Period within which replacement option must be granted

62

The new option does not qualify as a replacement option unless it is granted within—

(a)

if the company reorganisation falls within paragraph 59(2)(a), the period of six months beginning with the time when the person making the offer has obtained control of the company and any condition subject to which the offer is made is satisfied;

(b)

if the company reorganisation falls within paragraph 59(2)(b) or (d), the period of six months beginning with the time when the acquiring company obtains control of the company whose shares are subject to the old option;

(c)

if the company reorganisation falls within paragraph 59(2)(c), the period during which the acquiring company remains bound or entitled as mentioned in that paragraph.
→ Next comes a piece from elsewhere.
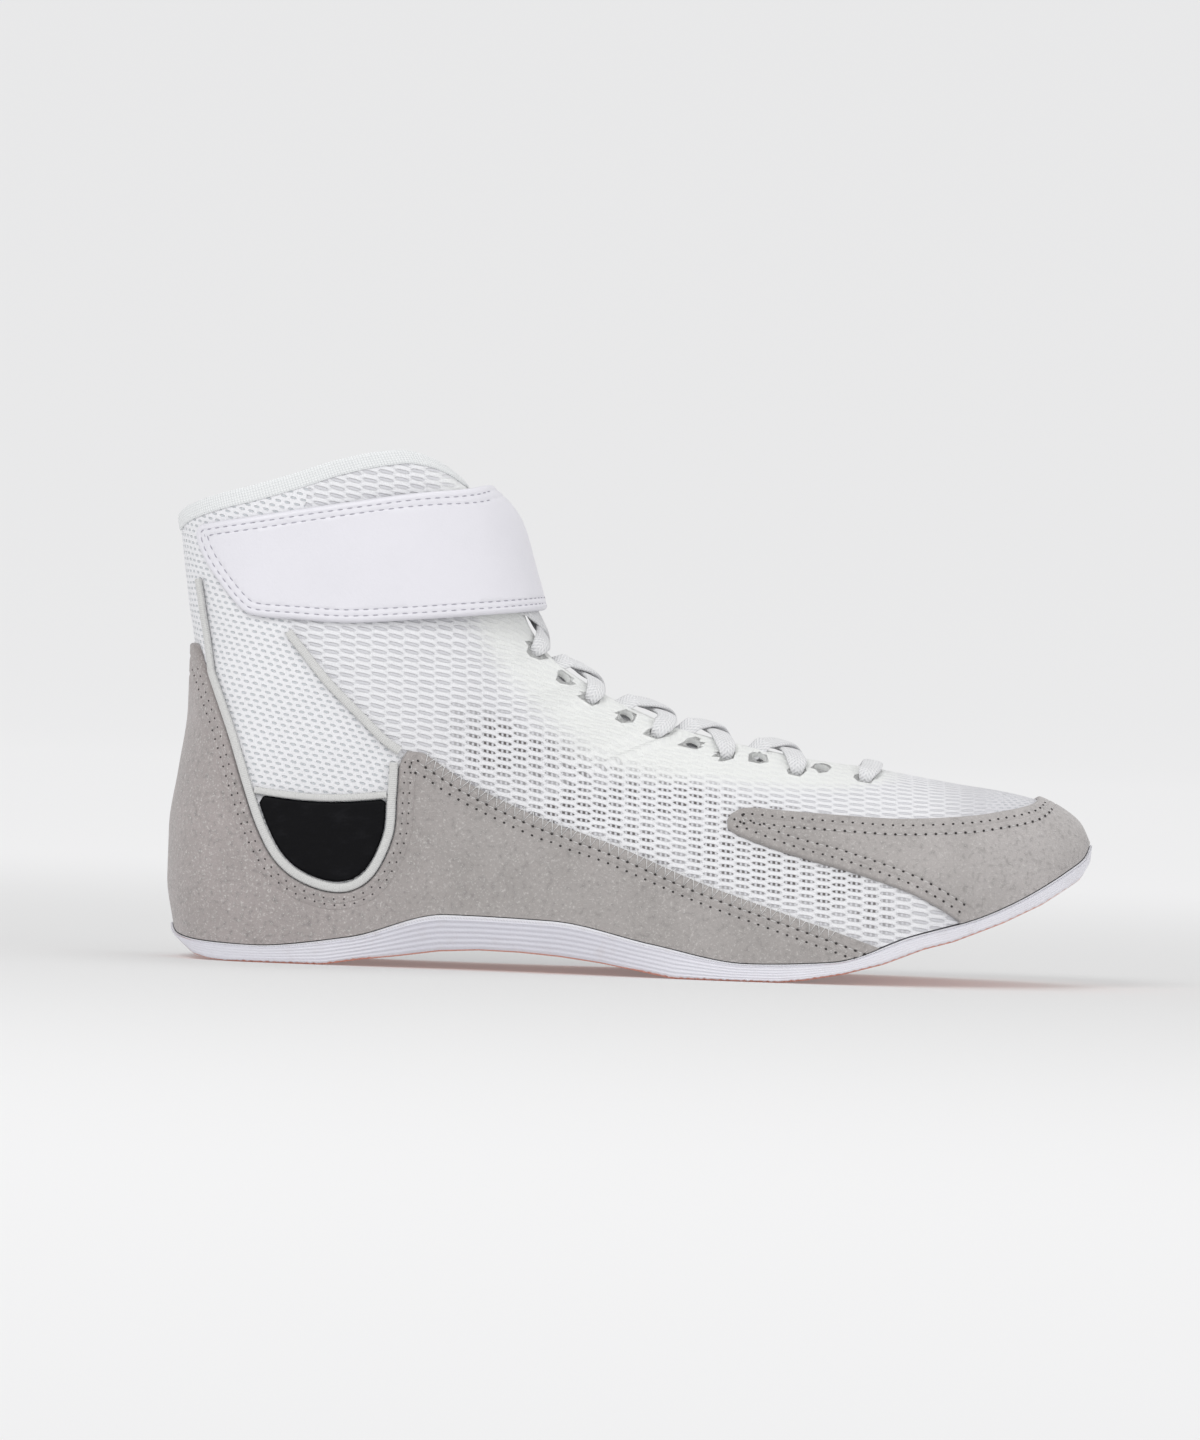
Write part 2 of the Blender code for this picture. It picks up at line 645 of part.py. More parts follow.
toe_line = side_line(TOE_EDGE, 1)
toe_outline = np.vstack([
    [(along(0.95), 0.10)],
    toe_line,
    [(toe_line[-1, 0], -0.02), (FAR, -0.02), (FAR, 0.10)],
])
toe_stations = STATIONS[STATIONS >= 10]
overlay("toe_cap", SUEDE_GREY, toe_outline, GAP, GAP + SUEDE, 0, toe_stations)


def strip(line, near, far):
    return np.vstack([offset(line, near), offset(line, far)[::-1]])


v_start = v_line[2:]
gusset_edge = offset(v_line, GAP + PIPING_WIDTH + GAP)
keep = gusset_edge[:, 1] < GUSSET_TOP * HEIGHT
gusset_edge = gusset_edge[keep]
gusset_level = GUSSET_TOP * HEIGHT
sink = GUSSET_SINK * HEIGHT


def gusset_line(level):
    """The level line between the two legs of the V, dipped a little."""
    wide = offset(v_line, GAP + PIPING_WIDTH + GAP)
    low = int(np.argmin(wide[:, 1]))
    left = np.interp(level, wide[:low + 1, 1][::-1], wide[:low + 1, 0][::-1])
    right = np.interp(level, wide[low:, 1], wide[low:, 0])
    f = np.linspace(0, 1, 7)
    return np.stack([left + (right - left) * f, level - sink * np.sin(math.pi * f)], axis=1)


gusset_outline = np.vstack([gusset_edge, gusset_line(gusset_level)[::-1]])
low_band = gusset_line(gusset_level + GAP)
high_band = gusset_line(gusset_level + GAP + PIPING_WIDTH * 0.8)
band_outline = np.vstack([low_band, high_band[::-1]])
v_strip = strip(v_line[1:], GAP, GAP + PIPING_WIDTH)
wedge_line = side_line(WEDGE_LINE)
wedge_strip = strip(wedge_line, -PIPING_WIDTH / 2, PIPING_WIDTH / 2)
for word, way in (("lateral", -1), ("medial", 1)):
    overlay("gusset_" + word, BLACK, gusset_outline, GAP, GAP + 0.9 * MM, way, heel_stations)
    overlay("gusset_piping_" + word, PIPING, band_outline, GAP, PIPING_HIGH, way, heel_stations)
    overlay("v_piping_" + word, PIPING, v_strip, GAP, PIPING_HIGH, way, heel_stations)
    overlay("wedge_piping_" + word, PIPING, wedge_strip, GAP, PIPING_HIGH, way, heel_stations)


# Strap

def strap():
    stations = STATIONS[STATIONS <= 6]
    s, u = np.meshgrid(stations, ACROSS[ACROSS <= STRAP_END], indexing="ij")
    hop = STRAP_HOP * np.clip((np.minimum(u, 2 - u) - 0.45) / 0.25, 0, 1) ** 1.5
    low = GAP + hop
    form = add("ankle_strap", shell(lifted(s, u, low + STRAP_THICK), lifted(s, u, low)), STRAP_WHITE)
    line = side_line(STRAP_EDGE)
    outline = np.vstack([[(along(0.5), line[0, 1])], line, [(along(0.5), line[-1, 1])]])
    cut(form, prism("strap_cutter", outline), "INTERSECT")
    return form


strap()


# Collar binding: a folded band over the collar edge

def binding():
    first = across(0.0, -HALF * 0.33)
    half = ACROSS[ACROSS < first][::-1]
    ways = np.concatenate([half, (2 - half)[::-1][1:]])
    s = np.zeros_like(ways)
    edge = skin(s, ways)
    n = normal(s, ways)
    down = skin(s + 0.5, ways) - edge
    down /= np.linalg.norm(down, axis=1, keepdims=True)
    g, t, w = GAP, BINDING_THICK, BINDING_WIDTH
    profile = ((w, g), (w, g + t * 0.7), (w * 0.4, g + t), (-g, g + t), (-g - t, -g),
               (-g - t, -WALL + g), (-g, -WALL - g - t), (w * 0.4, -WALL - g - t),
               (w, -WALL - g - t * 0.7), (w, -WALL - g), (-g, -WALL - g), (-g, g))
    bm = bmesh.new()
    rings = []
    for p, a, b in zip(edge, down, n):
        rings.append([bm.verts.new(p + a * x + b * y) for x, y in profile])
    for a, b in zip(rings[:-1], rings[1:]):
        for j in range(len(profile)):
            bm.faces.new([a[j - 1], a[j], b[j], b[j - 1]])
    bm.faces.new(rings[0])
    bm.faces.new(list(reversed(rings[-1])))
    return add("collar_binding", bm, KNIT)


binding()


# Tongue

def tongue():
    keys = stack((TONGUE[0][0], 1.0, 2.0, 3.0, 4.0, 5.0, 6.5, 8.0, 10.0, 12.0, 14.0, 15.0,
                  TONGUE[-1][0]))
    shares = np.linspace(-1, 1, 7)
    s = np.zeros((len(keys), len(shares)))
    u = np.zeros_like(s)
    for i, key in enumerate(keys):
        half = HALF * float(curve(TONGUE, key)[0])
        for j, share in enumerate(shares):
            s[i, j] = key
            u[i, j] = 1.0 if abs(share) < 1e-9 else across(key, share * half)
    outer = lifted(s, u, -TONGUE_DEPTH)
    inner = lifted(s, u, -TONGUE_DEPTH - TONGUE_THICK)
    return add("tongue", shell(outer, inner), TONGUE_CLOTH)


tongue()


# Lace

LACE_LIFT = 0.6 * MM + LACE_THICK / 2


def lace_path(start, stop, reach, hop):
    """Surface places from an eyelet on one side toward the next eyelet on the other side."""
    f = np.linspace(0, reach, 7)
    s = start[0] + (stop[0] - start[0]) * f
    u = start[1] + (stop[1] - start[1]) * f
    lift = LACE_LIFT + hop * np.sin(math.pi * np.clip((f - 0.26) / 0.48, 0, 1)) ** 2
    return lifted(s, u, lift), normal(s, u)


def lace_bar(name, start, stop, reach, hop, group=None):
    points, normals = lace_path(start, stop, reach, hop)
    return add(name, sweep(points, normals, LACE_WIDTH, LACE_THICK), LACE_WHITE, group)


toe_s, toe_u = EYELETS[0]
lace_bar("lace_toe_bar", (toe_s, toe_u), (toe_s, 2 - toe_u), 1.0, 0.4 * MM)
for k in range(1, len(EYELETS) - 1):
    s0, u0 = EYELETS[k]
    s1, u1 = EYELETS[k + 1]
    name = "lace_crossing_" + str(k)
    first = lace_bar(name, (s0, u0), (s1, 2 - u1), 0.76, -LACE_DIP)
    second = lace_bar(name + "_other", (s0, 2 - u0), (s1, u1), 0.76, LACE_THICK * 0.7 - LACE_DIP,
                      CUTTERS)
    cut(first, second, "UNION")
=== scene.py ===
"""Looks of a wrestling shoe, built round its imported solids.

Metres. x runs from heel to toe, y to the inner side of the foot, z up, and the floor is z = 0.
"""
import math

import bmesh
import bpy
import numpy as np
from bpy.props import FloatProperty, FloatVectorProperty, IntProperty, PointerProperty
from mathutils import Matrix, Vector


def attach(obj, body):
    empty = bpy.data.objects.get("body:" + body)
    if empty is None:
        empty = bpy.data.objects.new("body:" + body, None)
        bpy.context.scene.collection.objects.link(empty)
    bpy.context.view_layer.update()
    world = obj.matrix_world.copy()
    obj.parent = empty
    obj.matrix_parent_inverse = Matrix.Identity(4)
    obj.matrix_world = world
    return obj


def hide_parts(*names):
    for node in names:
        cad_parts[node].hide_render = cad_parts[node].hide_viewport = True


bl_info = {
    "name": "Wrestling shoe",
    "version": (1, 0, 0),
    "blender": (4, 5, 0),
    "location": "3D View > Sidebar > Shoe",
    "description": "Builds the visible pieces of a wrestling shoe round its solids",
    "category": "Object",
}

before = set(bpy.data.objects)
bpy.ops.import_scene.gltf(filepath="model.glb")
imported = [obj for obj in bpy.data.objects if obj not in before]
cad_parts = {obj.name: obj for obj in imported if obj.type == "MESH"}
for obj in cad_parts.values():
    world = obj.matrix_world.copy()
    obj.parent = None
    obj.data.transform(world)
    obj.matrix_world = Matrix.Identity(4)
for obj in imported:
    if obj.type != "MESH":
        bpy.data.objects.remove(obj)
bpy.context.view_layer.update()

MM = 0.001
LENGTH = 288.0 * MM
HEIGHT = 159.0 * MM
BALL_WIDTH = 97.0 * MM
HALF = BALL_WIDTH / 2
COLLAR_RISE = 13.8 * MM
HEEL_ROUND = 33.0 * MM
HEEL_POWER = 2.1
ROOT = 8.0
GAP = 0.3 * MM
SOLE_GAP = 0.3 * MM
STRAP_HOP = 2.9 * MM
STRAP_END = 1.75
TONGUE_DEPTH = 3.3 * MM
PIPING_WIDTH = 2.7 * MM

# A row per section of the last. A section is a cut from the back or bottom line to the crest line.
# bx tx are shares of the length, bz tz of the height, half side mid crest of half the ball width,
# round is the share of the section taken by the rounding at the crest.
COLUMNS = ("bx", "bz", "tx", "tz", "half", "side", "mid", "crest", "round", "power", "belly",
           "rise")
SECTIONS = (
    (0.002, 0.858, 0.318, 0.930, 0.63, 0.63, 0.04, 0.04, 0.40, 2.0, 0.00, 1.00),
    (0.008, 0.780, 0.354, 0.862, 0.63, 0.63, 0.04, 0.04, 0.40, 2.0, 0.00, 0.70),
    (0.015, 0.692, 0.373, 0.762, 0.64, 0.64, 0.04, 0.04, 0.42, 2.0, 0.01, 0.35),
    (0.023, 0.597, 0.390, 0.673, 0.66, 0.66, 0.04, 0.04, 0.45, 2.0, 0.02, 0.10),
    (0.023, 0.491, 0.418, 0.610, 0.69, 0.69, 0.04, 0.04, 0.48, 1.95, 0.03, 0.00),
    (0.015, 0.365, 0.455, 0.568, 0.69, 0.69, 0.04, 0.04, 0.50, 1.9, 0.04, 0.00),
    (0.007, 0.252, 0.488, 0.538, 0.68, 0.68, 0.04, 0.05, 0.52, 1.9, 0.05, 0.00),
    (0.007, 0.157, 0.519, 0.516, 0.67, 0.67, 0.04, 0.05, 0.54, 1.9, 0.06, 0.00),
    (0.015, 0.067, 0.547, 0.498, 0.66, 0.66, 0.04, 0.05, 0.56, 1.9, 0.07, 0.00),
    (0.021, 0.050, 0.561, 0.490, 0.66, 0.66, 0.04, 0.05, 0.57, 1.9, 0.07, 0.00),
    (0.047, 0.039, 0.575, 0.483, 0.66, 0.66, 0.04, 0.06, 0.58, 1.9, 0.08, 0.00),
    (0.106, 0.035, 0.595, 0.474, 0.66, 0.66, 0.04, 0.06, 0.61, 1.9, 0.08, 0.00),
    (0.203, 0.057, 0.620, 0.464, 0.66, 0.66, 0.02, 0.07, 0.66, 1.9, 0.08, 0.00),
    (0.307, 0.107, 0.648, 0.453, 0.64, 0.68, -0.025, 0.08, 0.76, 1.9, 0.08, 0.00),
    (0.418, 0.103, 0.682, 0.439, 0.69, 0.735, -0.075, 0.09, 0.88, 1.9, 0.06, 0.00),
    (0.526, 0.066, 0.720, 0.426, 0.81, 0.80, -0.07, 0.11, 0.97, 2.0, 0.04, 0.00),
    (0.627, 0.036, 0.766, 0.413, 0.93, 0.86, -0.02, 0.13, 1.00, 2.1, 0.03, 0.00),
    (0.717, 0.044, 0.811, 0.400, 0.94, 0.905, 0.02, 0.14, 1.00, 2.2, 0.02, 0.00),
    (0.800, 0.097, 0.856, 0.388, 0.87, 0.87, 0.06, 0.16, 1.00, 2.4, 0.02, 0.00),
    (0.870, 0.135, 0.899, 0.378, 0.745, 0.745, 0.10, 0.17, 1.00, 2.5, 0.02, 0.00),
    (0.925, 0.182, 0.936, 0.364, 0.59, 0.59, 0.135, 0.18, 1.00, 2.5, 0.01, 0.00),
    (0.962, 0.225, 0.964, 0.341, 0.455, 0.455, 0.165, 0.18, 1.00, 2.4, 0.00, 0.00),
    (0.983, 0.255, 0.982, 0.315, 0.295, 0.295, 0.18, 0.185, 1.00, 2.2, 0.00, 0.00),
    (0.992, 0.281, 0.992, 0.281, 0.00, 0.00, 0.185, 0.185, 1.00, 2.0, 0.00, 0.00),
)
LAST = len(SECTIONS) - 1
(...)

Qualifying requirements for replacement option

63

A new option qualifies as a replacement option only if—

(a)

the option is granted to the holder of the old option by reason of his employment—

(i)

with the acquiring company, or

(ii)

if that company is a parent company, with that company or another group company;

(b)

at the time of the release of rights under the old option, the requirements of—

(i)

paragraph 9 (purpose of granting the option), and

(ii)

F1(maximum value of options in respect of relevant company’s shares),

are met in relation to the new option;

(c)

at that time, the independence requirement and the trading activities requirement are met in relation to the acquiring company;

(d)

at that time, the individual to whom the new option is granted is an eligible employee in relation to the acquiring company;

(e)

at that time, the requirements of Part V are met in relation to the new option;

(f)

the total market value, immediately before the release, of the shares which were subject to the old option is equal to the total market value, immediately after the grant, of the shares in respect of which the new option is granted; and

(g)

the total amount payable by the employee for the acquisition of shares in pursuance of the new option is equal to the total amount that would have been payable for the acquisition of shares in pursuance of the old option.